The Biden Administration has faced a surge in migration since January and a system disrupted and distorted by the Trump Administration’s “zero tolerance” policy, with mass detentions, denial of asylum rights, and separation of children from parents. In late July, US agencies began a “fast-track” approach to deportation of migrants, including families.

The Path to Del Rio…and to Haiti

Believing that they would be accepted by a Biden Administration which has refused to deport Haitians in the US before July 29, the migrants left stable jobs and homes in countries such as Chile, Brazil, and Panama.

See also Biden Lifts Trump Ban on Permanent Residency for New Immigrants

Nicodeme Vyles, who had been working in Panama since 2003 as a welder and carpenter, said from the Haitian house of his younger sister:

I thought the United States was a big country, with laws. They treated us terribly. They didn’t even give me an interview with an immigration agent.

What am I going to do? I don’t know this country [Haiti] anymore.

Vyles’ girlfriend and their youngest child were living in Maryland with Temporary Protected Status, given to Haitians displaced by a 2010 earthquake. He took his 9-year-old son out of school and crossed several countries, wading across rivers, and spending time in a Mexican jail before reaching the dusty ditch near the Del Rio International Bridge.

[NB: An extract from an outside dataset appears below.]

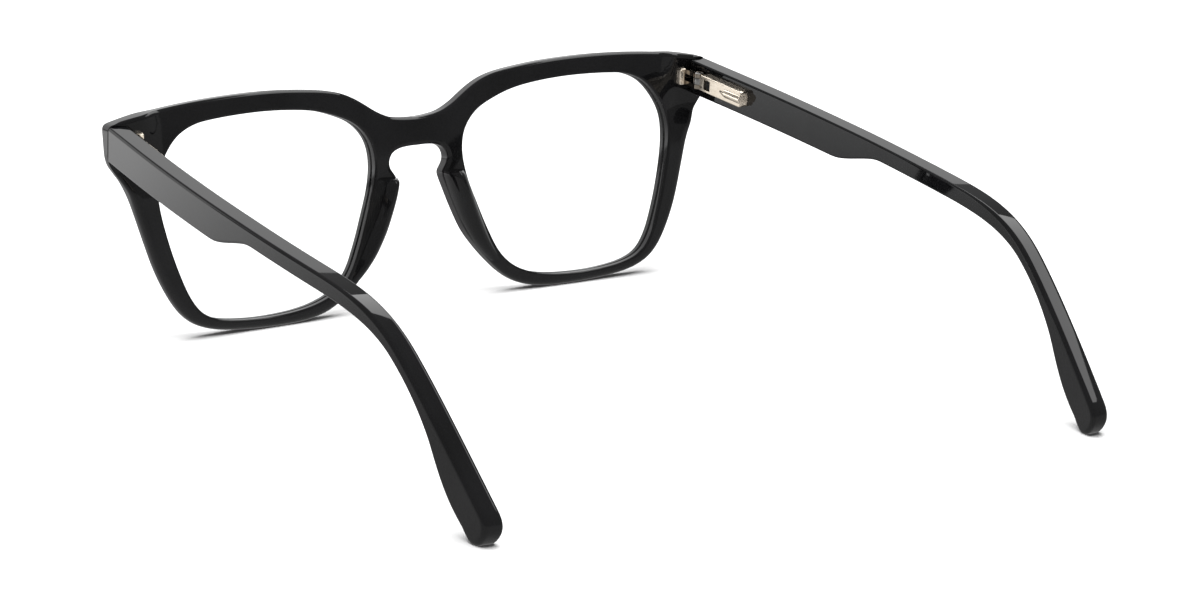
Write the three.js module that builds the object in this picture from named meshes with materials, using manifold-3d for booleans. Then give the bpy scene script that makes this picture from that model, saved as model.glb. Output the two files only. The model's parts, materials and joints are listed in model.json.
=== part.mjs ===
// Eyeglasses frame in glossy acetate: a keyhole front, two clear lenses and two temples on sprung hinges.
// Units are millimetres. The wearer looks along -Y, the wearer's left is +X and +Z is up.
// The origin is on the table, under the middle of the frame, which stands on its rims and temple tips.
import * as THREE from 'three';
import * as BufferGeometryUtils from 'three/addons/utils/BufferGeometryUtils.js';
import Module from 'manifold-3d';

const wasm = await Module();
wasm.setup();

// ---- driving dimensions -----------------------------------------------------------------------------------

const DEG = Math.PI / 180;
const GAP = 0.3; // space left between pieces that are glued or pressed together

// Front. Its plane leans, with the top forward, and its back face curves around the wearer's face.
const FRONT_LEAN = 7.2 * DEG;
const FRONT_THICKNESS = 3.9;
const FRONT_ROUND = 0.9; // radius of its rounded edges
const FACE_CURVE = 0.0004; // rearward sweep, in millimetres per square millimetre of x
const FRONT_SET_BACK = 3.7; // back face at table height, behind the seam's outer corner
const FRONT_RAISE = -0.12; // the lowest edges are cut flat at the table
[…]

After four days in detention, he was told by a Spanish-speaking agent that he ahd his son would be sent to a less crowded place and then released. But “the next thing I knew, they put us on a plane”.

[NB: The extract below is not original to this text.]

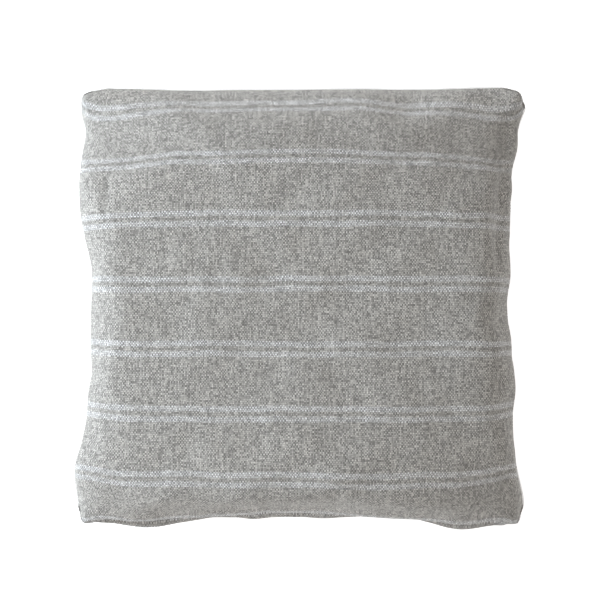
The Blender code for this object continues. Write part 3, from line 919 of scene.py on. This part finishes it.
def tubes(name, paths, radii, sides=6):
    """One mesh of round tubes: each path is points, and its radii are given point by point."""
    points, faces, uvs = [], [], []
    for path, radius in zip(paths, radii):
        path = np.asarray(path, float)
        heading = np.gradient(path, axis=0)
        heading /= np.linalg.norm(heading, axis=1, keepdims=True)
        side = np.cross(heading, (0.0, 0.0, 1.0))
        weak = np.linalg.norm(side, axis=1) < 1e-6
        side[weak] = (1.0, 0.0, 0.0)
        side /= np.linalg.norm(side, axis=1, keepdims=True)
        lift = np.cross(side, heading)
        turn = np.linspace(0, 2 * math.pi, sides, endpoint=False)
        spokes = side[:, None] * np.cos(turn)[:, None] + lift[:, None] * np.sin(turn)[:, None]
        rings = path[:, None] + spokes * np.asarray(radius, float)[:, None, None]
        first = len(points)
        points += list(rings.reshape(-1, 3))
        run = np.concatenate([[0.0], np.cumsum(np.linalg.norm(np.diff(path, axis=0), axis=1))])
        for k in range(len(path) - 1):
            for n in range(sides):
                after = (n + 1) % sides
                a, b = first + k * sides, first + (k + 1) * sides
                faces.append((a + n, a + after, b + after, b + n))
                uvs += [(run[k], n / sides), (run[k], (n + 1) / sides)]
                uvs += [(run[k + 1], (n + 1) / sides), (run[k + 1], n / sides)]
        for ring_start, backwards in ((first, True), (first + (len(path) - 1) * sides, False)):
            cap = [ring_start + n for n in range(sides)]
            faces.append(cap[::-1] if backwards else cap)
            uvs += [(run[0 if backwards else -1], 0.5)] * sides
    mesh = bpy.data.meshes.new(name)
    mesh.from_pydata([tuple(p) for p in points], [], faces)
    layer = mesh.uv_layers.new(name="Thread")
    layer.data.foreach_set("uv", np.array(uvs, np.float32).ravel())
    mesh.shade_smooth()
    piece = bpy.data.objects.new(name, mesh)
    bpy.context.collection.objects.link(piece)
    face_out(piece)
    return piece


def face_out(piece):
    shape = bmesh.new()
    shape.from_mesh(piece.data)
    bmesh.ops.recalc_face_normals(shape, faces=shape.faces)
    shape.to_mesh(piece.data)
    shape.free()


def stitch_row(name, path, out, sizes, radius):
    """A row of short stitches along a path, each bowed a little off the cloth."""
    path, out = np.asarray(path), np.asarray(out)
    run = np.concatenate([[0.0], np.cumsum(np.linalg.norm(np.diff(path, axis=0), axis=1))])
    count = int(run[-1] / sizes.stitch)
    shares = np.array([0.04, 0.2, 0.5, 0.8, 0.96])
    bow = np.array([-0.8, 0.1, 0.35, 0.1, -0.8]) * radius
    paths, radii = [], []
    for k in range(count):
        where = (k + shares) * sizes.stitch
        spot = np.stack([np.interp(where, run, path[:, a]) for a in range(3)], -1)
        lean = np.stack([np.interp(where, run, out[:, a]) for a in range(3)], -1)
        paths.append(spot + lean * bow[:, None])
        radii.append(radius * np.array([0.45, 1.0, 1.0, 1.0, 0.45]))
    return tubes(name, paths, radii)


def seam_line(shapes):
    """Points and outward directions of the three sewn sides, from the zip's right end round."""
    middle = (shapes["front"] + shapes["back"]) / 2
    edge = ring(middle.shape[0])
    last = middle.shape[0] - 1
    spots = np.array([middle[i, j] for i, j in edge[last:] + edge[:1]])
    run = np.gradient(spots, axis=0)
    out = np.cross(run, (0, 0, 1.0))
    out /= np.linalg.norm(out, axis=1, keepdims=True)
    return spots, out


class PILLOW_OT_stitching(bpy.types.Operator):
    """Sew the cover's seam and the two rows of stitches beside the zip"""

    bl_idname = "pillow.stitching"
    bl_label = "Stitching"

    def execute(self, context):
        sizes, colours = context.scene.pillow_sizes, context.scene.pillow_colours
        shapes = cover_shapes(sizes)
        spots, out = seam_line(shapes)
        seam = stitch_row("Seam_Stitches", spots + out * 0.2 * MM, out, sizes, sizes.thread)
        colour = tuple(colours.linen)
        dress(seam, thread_material("seam thread", colour), nodes=("cover_seam_thread",))
        for key, side, node in (("front", 1, "zipper_stitch_front"), ("back", -1, "zipper_stitch_back")):
            panel = shapes[key]
            lean = normals(panel) * side
            share = 0.35  # between the first row of cells and the second
            path = panel[:, 1] * (1 - share) + panel[:, 2] * share
            away = lean[:, 1] * (1 - share) + lean[:, 2] * share
            keep = np.abs(path[:, 0]) < TAPE_END
            path, away = path[keep], away[keep]
            name = "Zip_Stitches_" + key.title()
            row = stitch_row(name, path + away * 0.15 * MM, away, sizes, sizes.thread)
            dress(row, thread_material(name.lower(), colour), nodes=(node,))
        return {"FINISHED"}


def nested(panel, up, u, v, inset, zip_room, skin):
    """A surface inside the cover's: drawn in toward its seam, and one skin under it elsewhere."""
    step = 3
    inner = panel[::step, ::step].copy()
    u, v = u[::step, ::step], v[::step, ::step]
    out = normals(panel)[::step, ::step] * up
    outness = np.maximum(np.abs(u), np.abs(v))
    drawn = np.clip((outness - 0.72) / 0.28, 0, 1) ** 1.5
    room = zip_room * np.maximum(-v, 0) ** 2
    inner -= out * (skin * (1 - drawn))[..., None]
    corner = 1 + 1.3 * (np.abs(u) * np.abs(v)) ** 4
    inner[..., 0] *= 1 - (inset * corner + room / 2) * drawn / HALF[0]
    inner[..., 1] *= 1 - (inset * corner + room) * drawn / HALF[1]
    return inner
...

Thousands of migrants crossed the river from Mexico each day last week. Authorities closed off the main crossing point used by migrants to enter the US and return to Mexico for supplies, worsening food shortages in the camp. An agent said conditions improved significantly Monday as Mayorkas arrived, with the addition of 600 agents and other personnel for staffing and security.

Mayorkas said 6,500 migrants and asylum seekers have been taken into custody. He added that thousands of migrants will be moved to other Border Patrol sectors with capacity to process them.

But two flights of Haitians were sent back to Haiti on Monday, even though some of them have not been in the country for years. The deportations included 128 parents and children who came to the US as part of a group. Some migrants were put in hand and ankle cuffs after protesting

Deportees echoed Vyles’ account of no interview with an immigration agent and of assurances that they were being released or sent to Florida.

Homeland Security spokeswoman Meira Bernstein, did not respond to a question about the claims.

The migrants were deported under an emergency Coronavirus provision, Title 42. A federal judge ordered the Biden Administration last week to stop using the public health order to return family groups, but he stayed implementation until the end of September as the Administration appealed.

Mayorkas said up to three flights per day will carry migrants to the capital Port-au-Prince, amid rising gang violence, the assassination of President Jovenel Moïse in July, and a 7.2-magnitude earthquake last month. He said:

We are very concerned that Haitians who are taking this irregular migration path are receiving false information that the border is open or that temporary protected status is available.

This administration is committed to developing safe, orderly, and humane pathways for migration. But this is not the way to do it.

Of about 11,000 migrants still in the camp, about 8,000 are part of family groups, according to an agent at the site.

Aminadel Glezil sold his house, furnishings, and car in Chile to go north with his wife and two children.

He said from Haiti on Sunday, “We weren’t treated like humans, but like animals parked somewhere.”